Begin

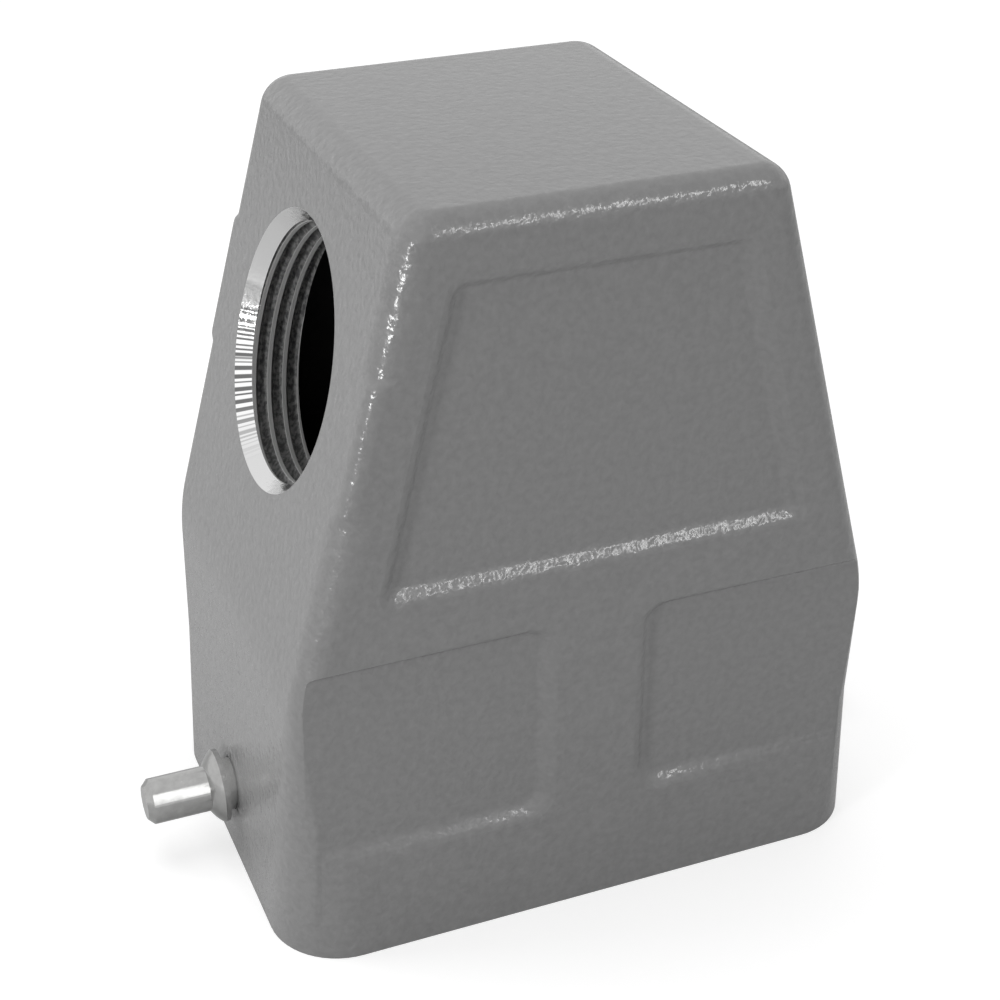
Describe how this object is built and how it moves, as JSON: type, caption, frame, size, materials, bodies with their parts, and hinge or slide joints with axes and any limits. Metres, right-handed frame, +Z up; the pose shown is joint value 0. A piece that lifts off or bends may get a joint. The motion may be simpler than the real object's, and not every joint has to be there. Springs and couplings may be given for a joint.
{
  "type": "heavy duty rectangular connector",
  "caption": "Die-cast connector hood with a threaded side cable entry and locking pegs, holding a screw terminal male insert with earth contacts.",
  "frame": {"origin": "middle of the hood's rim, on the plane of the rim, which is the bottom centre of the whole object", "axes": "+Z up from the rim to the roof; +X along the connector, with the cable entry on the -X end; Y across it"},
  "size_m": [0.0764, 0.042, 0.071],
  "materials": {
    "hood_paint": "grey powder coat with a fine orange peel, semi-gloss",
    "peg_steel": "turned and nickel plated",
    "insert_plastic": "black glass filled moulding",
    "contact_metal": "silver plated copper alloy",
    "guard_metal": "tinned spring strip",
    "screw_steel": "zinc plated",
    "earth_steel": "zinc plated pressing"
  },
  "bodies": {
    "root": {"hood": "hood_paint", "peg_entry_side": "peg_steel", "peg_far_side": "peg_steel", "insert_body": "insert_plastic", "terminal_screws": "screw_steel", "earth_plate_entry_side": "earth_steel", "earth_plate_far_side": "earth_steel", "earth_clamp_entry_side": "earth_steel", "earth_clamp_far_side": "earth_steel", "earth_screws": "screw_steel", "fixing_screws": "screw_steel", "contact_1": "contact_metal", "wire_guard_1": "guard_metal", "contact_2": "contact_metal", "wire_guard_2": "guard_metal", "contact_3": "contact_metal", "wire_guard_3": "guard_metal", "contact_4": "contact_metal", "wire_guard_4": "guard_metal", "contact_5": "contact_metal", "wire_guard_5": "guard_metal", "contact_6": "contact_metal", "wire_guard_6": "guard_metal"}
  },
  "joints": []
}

End

### WHAT TO DO
Word for word, write out the data.

### RESPONSE FOR THIS EXERCISE
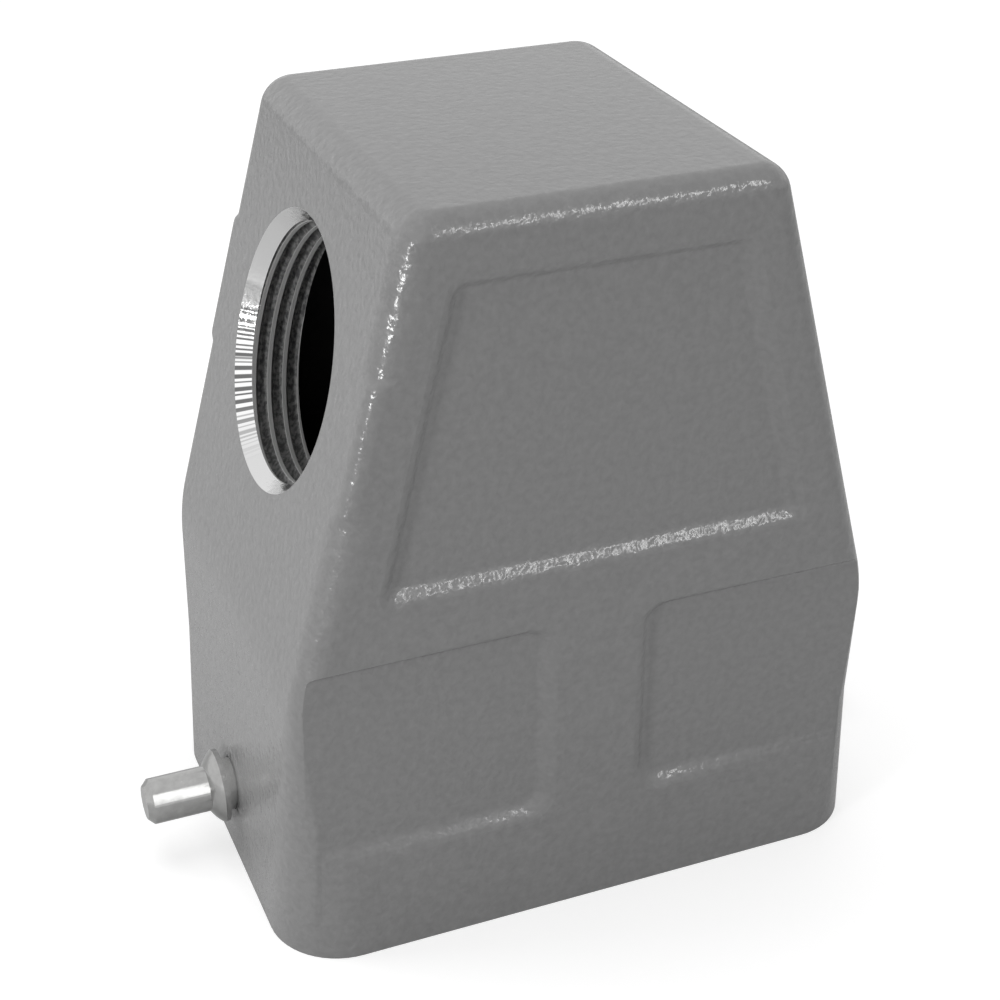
Describe how this object is built and how it moves, as JSON: type, caption, frame, size, materials, bodies with their parts, and hinge or slide joints with axes and any limits. Metres, right-handed frame, +Z up; the pose shown is joint value 0. A piece that lifts off or bends may get a joint. The motion may be simpler than the real object's, and not every joint has to be there. Springs and couplings may be given for a joint.
{
  "type": "heavy duty rectangular connector",
  "caption": "Die-cast connector hood with a threaded side cable entry and locking pegs, holding a screw terminal male insert with earth contacts.",
  "frame": {"origin": "middle of the hood's rim, on the plane of the rim, which is the bottom centre of the whole object", "axes": "+Z up from the rim to the roof; +X along the connector, with the cable entry on the -X end; Y across it"},
  "size_m": [0.0764, 0.042, 0.071],
  "materials": {
    "hood_paint": "grey powder coat with a fine orange peel, semi-gloss",
    "peg_steel": "turned and nickel plated",
    "insert_plastic": "black glass filled moulding",
    "contact_metal": "silver plated copper alloy",
    "guard_metal": "tinned spring strip",
    "screw_steel": "zinc plated",
    "earth_steel": "zinc plated pressing"
  },
  "bodies": {
    "root": {"hood": "hood_paint", "peg_entry_side": "peg_steel", "peg_far_side": "peg_steel", "insert_body": "insert_plastic", "terminal_screws": "screw_steel", "earth_plate_entry_side": "earth_steel", "earth_plate_far_side": "earth_steel", "earth_clamp_entry_side": "earth_steel", "earth_clamp_far_side": "earth_steel", "earth_screws": "screw_steel", "fixing_screws": "screw_steel", "contact_1": "contact_metal", "wire_guard_1": "guard_metal", "contact_2": "contact_metal", "wire_guard_2": "guard_metal", "contact_3": "contact_metal", "wire_guard_3": "guard_metal", "contact_4": "contact_metal", "wire_guard_4": "guard_metal", "contact_5": "contact_metal", "wire_guard_5": "guard_metal", "contact_6": "contact_metal", "wire_guard_6": "guard_metal"}
  },
  "joints": []
}